Most startups are so busy racing around that they rarely take the time to evaluate and improve their own processes. It’s unfortunate, because as a startup matures it won’t be able to function the same way it did at the very beginning. Once you throw in users, customers, more code, freelancers, more employees, etc. it becomes painfully obvious if existing processes for development and communication aren’t scaling. And that lack of scale can sabotage good intentions and good effort: things take longer, milestones are missed, quality slips, and confusion (and frustration) infiltrate the startup’s collective psyche.
Project management is inevitable.
You may get the heebie-jeebies just thinking about it, but it’s true. At a higher level, think of it as operations. You want your startup to run as smoothly as possible, and eliminate as many risk factors and roadblocks as possible. You want to provide employees and freelancers with the best path towards maximum productivity.
Every startup has multiple systems for managing itself. Those typically include: email, calendaring, chat, code management, document management, task management, issue/bug tracking and customer communication. Google Apps is ideal for a number of those, but oftentimes you’re stringing a few different applications together into some “proprietary” (read: confusing and probably ineffective) system. Having multiple applications is fine (and I don’t believe “one application to rule them all” really works; the applications end up being too broad and not deep enough); it’s just important that you work with your team to understand how they’re used and why.
I think of “continuous process improvement” as a way of constantly evaluating and tweaking how you get things done successfully. It takes less effort than you might think (once you get into it and commit). The key is being aware of what’s going on, where there could be bottlenecks, and remaining open to fixing them. Continuous process improvement stops you from getting comfortable with the status quo and accepting sub par results. It recognizes the processes by which you build your product and your company as one of the key risk factors affecting success.
Here are 6 tips for implementing continuous process improvement:
- Solicit feedback. You’ll almost always see the results of failing processes, but you may not necessarily be able to identify the root causes. Solicit feedback from your team on an ongoing basis. Make sure you’re open to suggestions about how things are being done.
- Share more, not less. Even in a small company, silos emerge. A policy of more sharing will help everyone stay in touch with what others are doing, and create a collective expectation. Keeping everyone pointed in the same direction is hard; sharing more about what’s going on, how you’re doing things, reasoning behind decisions, etc. will help.
- Document stuff. I often find startups are uninterested in documenting what they’re doing. They “fly by the seat of their pants” because that’s what a startup is all about. I prefer to document things, even if it’s jotting some quick notes down so I can remember what I was thinking and the context at certain points in time. It also helps people stay fresh on what you’re trying to accomplish and helps new employees. What is your process for handling customer support inquiries? What is your process for designing new features? What’s your communication process between developers? Etc.
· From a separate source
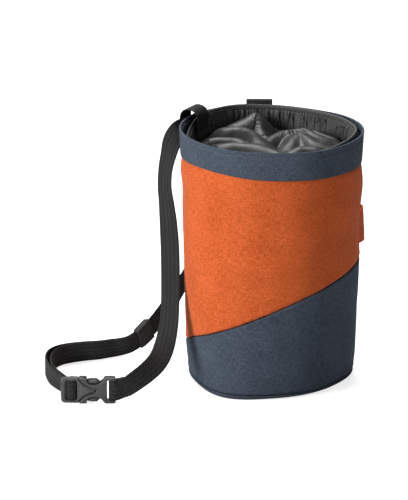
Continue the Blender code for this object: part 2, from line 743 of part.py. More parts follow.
def rear_route():
    """The belt from the left loop to the adjuster, and the index of the station its keeper sits on."""
    behind = FRAME_WALL / 2 + BELT_GAP + BELT_WALL / 2
    up = Vector((0.0, 0.0, 1.0))
    left, back = LEFT_LOOP_AZIMUTH, BACK_LOOP_AZIMUTH
    held = [belt_in_loop(left, side) for side in (0, -0.5, -1)] + belt_between_loops()
    held += [belt_in_loop(back, side) for side in (1, 0, -0.5, -1)]
    hanging = [from_shares(row) for row in BACK_ROUTE]
    lying = [from_shares(row) for row in FLOOR_ROUTE]
    slot = buckle_sizes()["inner_slot"]
    entry = [(buckle_point(slot, -ENTRY_LEAD), up),
             (buckle_point(slot + BELT_GAP + BELT_WALL / 2, -behind), up)]
    stations = held + hanging + lying + entry
    route = off_the_floor(smooth_route(stations, ROUTE_STEP))
    keeper_place = lying[0][0]
    keeper = min(range(len(route)), key=lambda i: (route[i][0] - keeper_place).length)
    return route, keeper


def back_run(look, collection):
    """Webbing through both loops, then down behind the bag to the keeper."""
    route, keeper = rear_route()
    frames = with_gap(squared(route)[:keeper + 1])
    return ribbon("belt_back_run", frames, BELT_WIDTH, BELT_WALL, look, collection)


def floor_run(look, collection):
    """Webbing from the keeper round to the adjuster, over its middle bar, and back as the free end."""
    tail_step = BELT_WALL + BELT_GAP
    route, keeper = rear_route()
    frames = squared(route)
    turn = bar_turn(buckle_sizes()["middle_bar"], ENTRY_TURN, 220, TURN_STEPS)
    tail = []
    start = len(frames) - 2
    stop = keeper - round(TAIL_BEYOND_KEEPER / ROUTE_STEP)
    for i in range(start, stop - 1, -1):
        point, across, ahead = frames[i]
        share = max(0.0, min(1.0, (i - keeper) / (start - keeper)))
        stand_off = tail_step + (TAIL_SPREAD - tail_step) * math.sin(math.pi * share) ** 2
        tail.append((point + ahead.cross(across) * stand_off, across))
    whole = frames[keeper:] + turn + tail
    return ribbon("belt_floor_run", whole, BELT_WIDTH, BELT_WALL, look, collection)


def strip_loop(name, profile, azimuth, look, collection):
    """A belt loop: a strip whose side view is a list of offsets from the band and heights."""
    place, along, out = band_frame(azimuth)
    route = [(place + out * offset + Vector((0.0, 0.0, z)), along) for offset, z in profile]
    return ribbon(name, route, LOOP_WIDTH, LOOP_WALL, look, collection)


def arch(low_offset, high_offset, base_z, rise, steps):
    """Half an ellipse over the rim, from one offset to another."""
    middle, reach = (low_offset + high_offset) / 2, (high_offset - low_offset) / 2
    angles = [math.pi * (1.0 - k / steps) for k in range(steps + 1)]
    return [(middle + reach * math.cos(angle), base_z + rise * math.sin(angle)) for angle in angles]


def left_loop(look, collection):
    """Loop that starts inside the mouth, arches over the ring and the rim, and is sewn outside."""
    azimuth = LEFT_LOOP_AZIMUTH
    place, _, out = band_frame(azimuth)
    reach = math.degrees(LOOP_WIDTH / 2 / MOUTH_RADIUS)

    def inside(depth):
        """The offset that clears the ring over the whole width of the loop."""
        faces = []
        for side in (-1, 0, 1):
            turned = azimuth + side * reach
            thick = RING_WALL + GATHER_DEPTH + PIPING_RADIUS
            faces.append((polar(ring_radius(turned, depth) - thick, turned, 0.0) - place).dot(out))
        return min(faces) - SEWN_GAP - LOOP_WALL / 2

    outer = belt_clearance() + BELT_WALL / 2 + BELT_GAP + LOOP_WALL / 2
    sewn = SEWN_GAP + LOOP_WALL / 2
    leg_low = BAG_HEIGHT - BELT_DROP - BELT_WIDTH / 2 - LOOP_WALL
    satin = BAG_HEIGHT - CLOTH_EDGE_DEPTH + LEFT_LOOP_FOOT
    profile = [(inside(CLOTH_EDGE_DEPTH), satin), (inside(0.0), BAG_HEIGHT - CLOTH_EDGE_DEPTH / 2)]
    profile += arch(inside(0.0), outer, BAG_HEIGHT, LEFT_LOOP_RISE - LOOP_WALL / 2, 8)
    profile += [(outer, leg_low), (sewn, leg_low - LOOP_JOG), (sewn, BAG_HEIGHT - LOOP_LENGTH)]
    return strip_loop("left_loop", profile, azimuth, look, collection)


def back_loop(look, collection):
    """Loop that stands just over the rim, with both legs outside the band."""
    leg = BELT_WALL / 2 + BELT_GAP + LOOP_WALL / 2
    inner, outer = belt_clearance() - leg, belt_clearance() + leg
    foot_z = BAG_HEIGHT - LOOP_LENGTH
    leg_low = BAG_HEIGHT - BELT_DROP - BELT_WIDTH / 2 - LOOP_WALL
    beside = inner + LOOP_WALL + SEWN_GAP
    crown = BAG_HEIGHT + BACK_LOOP_RISE - leg - LOOP_WALL / 2
    profile = [(inner, foot_z), (inner, BAG_HEIGHT - BELT_DROP)]
    profile += arch(inner, outer, crown, leg, 6)
    profile += [(outer, leg_low), (beside, leg_low - LOOP_JOG), (beside, foot_z)]
    return strip_loop("back_loop", profile, BACK_LOOP_AZIMUTH, look, collection)


def brush_loop(collection):
    """Cloth tunnel at the side, sewn down at both ends and open above and below."""
    start, stop = BRUSH_LOOP_SPAN
    steps, rows = 14, 3

    def place(u, w):
        azimuth = start + (stop - start) * u
        z = BRUSH_LOOP_HEIGHT + BRUSH_LOOP_WIDTH * (w - 0.5)
        free = max(0.0, min(1.0, (u - BRUSH_LOOP_SEWN) / (1.0 - 2.0 * BRUSH_LOOP_SEWN)))
        bulge = BRUSH_LOOP_BULGE * math.sin(math.pi * free) ** BRUSH_LOOP_ROUND
        clear = SEWN_GAP + LOOP_WALL / 2
        radius = wall_radius(azimuth, z) + clear + bulge * (1.0 - BRUSH_LOOP_TAPER * w)
        return polar(radius, azimuth, z)

    mesh = grid_mesh("brush_loop", steps, rows, place)
    look = material("loop_cloth", (0.58, 0.12, 0.035), 0.85)
    return thicken(add_object("brush_loop", mesh, look, collection), LOOP_WALL, 0)


def frame_beyond(frames, index, distance):
    """The frame at a distance along a route from one of its stations."""
    step = 1 if distance > 0 else -1
    left = abs(distance)
    while (frames[index + step][0] - frames[index][0]).length < left:
        left -= (frames[index + step][0] - frames[index][0]).length
        index += step
    here, there = frames[index], frames[index + step]
    share = left / (there[0] - here[0]).length
    return [a.lerp(b, share) for a, b in zip(here, there)]


def belt_keeper(look, collection):
    """Elastic sleeve round the belt and its free end."""
    route, keeper = rear_route()
    frames = squared(route)
    rows = [frame_beyond(frames, keeper, KEEPER_LENGTH * share) for share in (-0.5, -0.001, 0.5)]
    tail_step = BELT_WALL + BELT_GAP
    half_width = BELT_WIDTH / 2 + KEEPER_EASE
    half_stack = (BELT_WALL * 2 + BELT_GAP) / 2 + KEEPER_EASE
    corners = ((-1, -1), (1, -1), (1, 1), (-1, 1))

    def place(u, w):
        side, layer = corners[round(u * 4) % 4]
        point, across, ahead = rows[round(w * 2)]
        face = ahead.cross(across)
        return point + across * (side * half_width) + face * (tail_step / 2 + layer * half_stack)

    mesh = grid_mesh("belt_keeper", 4, 2, place)
    return thicken(add_object("belt_keeper", mesh, look, collection), KEEPER_WALL, 1)


def plate(name, outline, wall, out, look, collection):
    """A flat piece of the buckle: an outline in places along and up, as a mesh of one thickness."""
    curve = bpy.data.curves.new(name, "CURVE")
    curve.dimensions = "2D"
    curve.fill_mode = "BOTH"
    curve.extrude = wall / 2
    curve.render_resolution_u = 0
    spline = curve.splines.new("POLY")
    spline.points.add(len(outline) - 1)
    for item, (along, up) in zip(spline.points, outline):
        item.co = (along, up, 0.0, 1.0)
    spline.use_cyclic_u = True
    guide = bpy.data.objects.new(name + "_guide", curve)
    collection.objects.link(guide)
    graph = bpy.context.evaluated_depsgraph_get()
    mesh = bpy.data.meshes.new_from_object(guide.evaluated_get(graph))
    bpy.data.objects.remove(guide)
    form = bmesh.new()
    form.from_mesh(mesh)
    bmesh.ops.remove_doubles(form, verts=form.verts, dist=1e-6)
    for vert in form.verts:
        vert.co = buckle_point(vert.co.x, out + vert.co.z, vert.co.y)
    form.normal_update()
    bmesh.ops.recalc_face_normals(form, faces=form.faces)
    form.to_mesh(mesh)
    form.free()
    return add_object(name, mesh, look, collection)


def block(name, along, out, up, cutters):
    """A box cutter between low and high places along, out and up."""
    form = bmesh.new()
    bmesh.ops.create_cube(form, size=1.0)
    for vert in form.verts:
        share = (vert.co.x + 0.5, vert.co.y + 0.5, vert.co.z + 0.5)
        spans = [low + (high - low) * s for (low, high), s in zip((along, out, up), share)]
        vert.co = buckle_point(*spans)
    form.normal_update()
    bmesh.ops.recalc_face_normals(form, faces=form.faces)
    mesh = bpy.data.meshes.new(name)
    form.to_mesh(mesh)
    form.free()
    made = bpy.data.objects.new(name, mesh)
    cutters.objects.link(made)
    made.hide_render = True
    made.display_type = "WIRE"
    return made


def combine(made, other, operation):
    change = made.modifiers.new(other.name, "BOOLEAN")
    change.operation = operation
    change.object = other


def whole_outline(upper):
    """A closed outline in metres from the table of its upper half."""
    half = [(BUCKLE_LENGTH * along, BUCKLE_HEIGHT / 2 * up) for along, up in upper]
    return half + [(along, -up) for along, up in reversed(half)]


def thin_down(made, name, along, wall, full, reach_up, cutters):
    """Cuts a stretch of a plate of the buckle down to a smaller thickness, from both faces."""
    for side, out in {"front": (wall / 2, full), "rear": (-full, -wall / 2)}.items():
        cut = block(name + "_" + side + "_cut", along, out, (-reach_up, reach_up), cutters)
        combine(made, cut, "DIFFERENCE")


def buckle_clip(look, collection, cutters):
    """Clip half: an adjuster with two slots, a pointed body and two prongs that show in the windows."""
    sizes = buckle_sizes()
    clip = plate("buckle_clip", whole_outline(CLIP_OUTLINE), FRAME_WALL, 0.0, look, collection)
    opening = BUCKLE_HEIGHT / 2 - SIDE_RAIL
    for name in ("outer_slot", "inner_slot"):
        span = (sizes[name], sizes[name] + SLOT_WIDTH)
        cut = block(name + "_cut", span, (-FRAME_WALL, FRAME_WALL), (-opening, opening), cutters)
        combine(clip, cut, "DIFFERENCE")
    bar = (sizes["middle_bar"] - CUT_OVER, sizes["inner_slot"] + CUT_OVER)
    thin_down(clip, "middle_bar", bar, BAR_WALL, FRAME_WALL, opening, cutters)
    body = (sizes["frame_end"] + SHOULDER, BUCKLE_LENGTH)
    thin_down(clip, "prongs", body, PRONG_WALL, FRAME_WALL, BUCKLE_HEIGHT / 2, cutters)
    return clip


def buckle_socket(look, collection, cutters):
    """Socket half: two lugs over the prongs, side windows, a waist and the bar for the webbing."""
    sizes = buckle_sizes()
    outline = whole_outline(SOCKET_OUTLINE)
    socket = plate("buckle_socket", outline, BUCKLE_WALL, 0.0, look, collection)
    thick = PRONG_WALL / 2 + BUCKLE_GAP
    span = [BUCKLE_LENGTH * share for share in CHANNEL_SPAN]
    reach_up = BUCKLE_HEIGHT / 2 * CHANNEL_UP
    channel = block("channel_cut", span, (-thick, thick), (-reach_up, reach_up), cutters)
    combine(socket, channel, "DIFFERENCE")
    opening = BELT_WIDTH / 2 + BELT_GAP
    span = (sizes["end_slot"], sizes["end_bar"])
    slot = block("end_slot_cut", span, (-BUCKLE_WALL, BUCKLE_WALL), (-opening, opening), cutters)
    combine(socket, slot, "DIFFERENCE")
    bar = (sizes["end_bar"] - CUT_OVER, BUCKLE_LENGTH + CUT_OVER)
    thin_down(socket, "end_bar", bar, BAR_WALL, BUCKLE_WALL, opening, cutters)
    return socket


def new_collection(name):
    made = bpy.data.collections.new(name)
    bpy.context.scene.collection.children.link(made)
    return made


def main():
    for old in list(bpy.data.objects):
        bpy.data.objects.remove(old)
    parts = new_collection("chalk_bag")
    cutters = new_collection("cutters")
    base_panel(parts)
    lower_panel(parts)
    upper_panel(parts)
    rim_band(parts)
    closure_ring(parts)
    ring_piping(parts)
    closure_cloth(parts)
    brush_loop(parts)
    webbing = {name: material(name, (0.02, 0.02, 0.021), 0.8) for name in
               ("loop_webbing", "back_webbing", "front_belt", "back_belt", "floor_belt", "keeper_elastic")}
    left_loop(webbing["loop_webbing"], parts)
    back_loop(webbing["back_webbing"], parts)
    front_run(webbing["front_belt"], parts)
    back_run(webbing["back_belt"], parts)
    floor_run(webbing["floor_belt"], parts)
    belt_keeper(webbing["keeper_elastic"], parts)
    buckle_clip(material("clip_plastic", (0.05, 0.05, 0.052), 0.4), parts, cutters)
    buckle_socket(material("socket_plastic", (0.055, 0.055, 0.057), 0.4), parts, cutters)


main()
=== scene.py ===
# %% [markdown]
# # A climbing chalk bag
# A chalk bag is a small cloth bucket that hangs from a waist belt. This one has an orange wall, a
# slate-navy foot and rim band, a satin closure, and a belt of 15 mm webbing with a side-release
# buckle. The solids that carry the weight are loaded first. Every piece made below stands where
# one of them stands, and shows what a plain solid can't: weave, gathers, folds and stitches.

# %% Load the solids
import functools
import math

import bmesh
import bpy
import numpy as np
from mathutils import Matrix, Vector, noise


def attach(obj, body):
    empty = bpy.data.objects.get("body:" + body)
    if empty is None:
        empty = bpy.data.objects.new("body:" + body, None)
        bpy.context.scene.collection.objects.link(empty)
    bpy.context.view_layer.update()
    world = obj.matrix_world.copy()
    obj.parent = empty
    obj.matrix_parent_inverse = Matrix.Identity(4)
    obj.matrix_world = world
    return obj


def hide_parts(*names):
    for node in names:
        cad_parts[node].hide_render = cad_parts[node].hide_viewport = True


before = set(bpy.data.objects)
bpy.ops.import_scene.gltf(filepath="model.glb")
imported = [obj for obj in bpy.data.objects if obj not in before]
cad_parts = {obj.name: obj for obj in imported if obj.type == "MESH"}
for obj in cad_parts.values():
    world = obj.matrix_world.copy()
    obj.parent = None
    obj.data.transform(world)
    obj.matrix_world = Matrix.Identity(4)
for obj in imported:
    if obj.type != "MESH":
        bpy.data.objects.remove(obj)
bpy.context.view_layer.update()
MM = 0.001
UP = Vector((0.0, 0.0, 1.0))


# %% [markdown]
# ## Camera
# A long lens from well away keeps the bag's sides nearly parallel, as a product photographer
# likes it. The camera looks down by about 18 degrees, which opens the mouth to the eye.

# %% Camera
AIM = Vector((-47.9, 0.0, 93.7)) * MM
DISTANCE = 2.35
TILT = math.radians(17.8)
LENS = 234.2
SENSOR = 36.0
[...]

- Don’t automatically blame the tool. It’s not the hammer’s fault if the person swinging it uses the wrong end. It just won’t work well. Most tools are decent enough, they’re just used incorrectly. Rushing to change a tool because things aren’t working well may be a mistake.
- Identify changing requirements. Over time your needs will change. You need to stay aware of this, so you can change processes accordingly. Keep a list of your top requirements to help you make better decisions on tools to use.
- Think Lean. Lean Startup (build->measure->learn) is quite apropos for continuous process improvement. When designing a process (and picking the appropriate tools), define the goal you’re aiming to achieve. Timebox the experiment (implementing a new/changed process) and measure the results qualitatively and quantitatively. If you think of process changes as cycles rather than big, chunky steps, it keeps things rolling at a good speed.
Process isn’t a bad word.
It can certainly get too heavy-handed and top down in its implementation, but without good processes in place your startup will sputter along instead of hum smoothly. Good processes and a way of continuously improving them serves as a constant, in an environment of frantic change.